If this were really about protecting kids, they would be prosecuting the people in those files. They would be fully funding child protective services, which are chronically underfunded in nearly every state. They would be investing in public schools, mental health services, and the social safety net programs that actually prevent child exploitation and abuse.


Instead, they are building an infrastructure of digital surveillance and censorship that will be used to monitor, control, and silence all of us. And they're slapping a cute name on it so you won't ask questions.


What You Can Do Right Now


The KIDS Act now moves to the Senate, where key senators have already raised concerns about the bill's provisions. This is the moment to make your voice heard.

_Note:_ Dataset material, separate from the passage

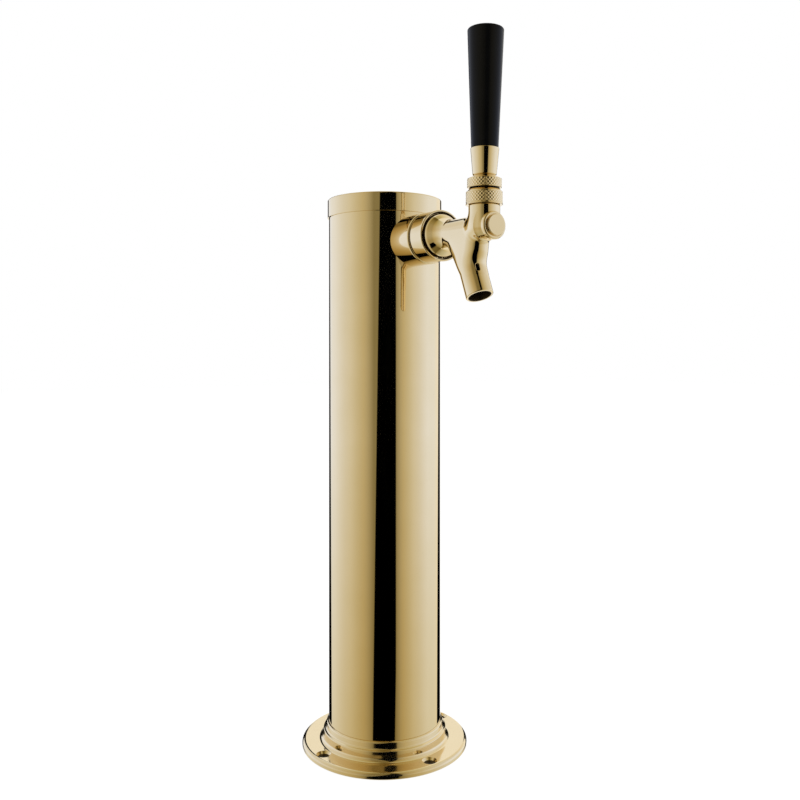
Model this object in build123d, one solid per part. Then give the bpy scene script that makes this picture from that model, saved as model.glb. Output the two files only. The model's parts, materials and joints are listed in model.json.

Call your senators this week. Here is exactly what to say:

"I'm calling to urge Senator [NAME] to oppose the KIDS Act as passed by the House. This bill effectively mandates age verification for all internet users, threatens encrypted communications, and creates a framework for government directed content censorship. These provisions endanger the privacy and free speech rights of every American, and disproportionately harm communities of color, disabled people, and LGBTQ+ youth. I urge the Senator to reject this bill and pursue child safety legislation that does not require mass surveillance of all internet users."

Find your senators and their phone numbers: https://www.senate.gov/senators/senators-contact.htm


For Georgia residents:

  • Senator Jon Ossoff: (202) 224-3521

  • Senator Raphael Warnock: (202) 224-3643



Read the Brookings analysis on how online safety laws harm LGBTQ+ youth: https://www.brookings.edu/articles/childrens-online-safety-laws-are-failing-lgbtq-youth/


The Bottom Line


Protecting children online is a real and important goal. But the KIDS Act doesn't do that. It builds a surveillance system that affects every person who uses the internet, hands the government new power over what we can say and see online, threatens encrypted private communications, and disproportionately harms the most vulnerable communities in this country.


Meanwhile, the people with actual power who have actually harmed actual children walk free.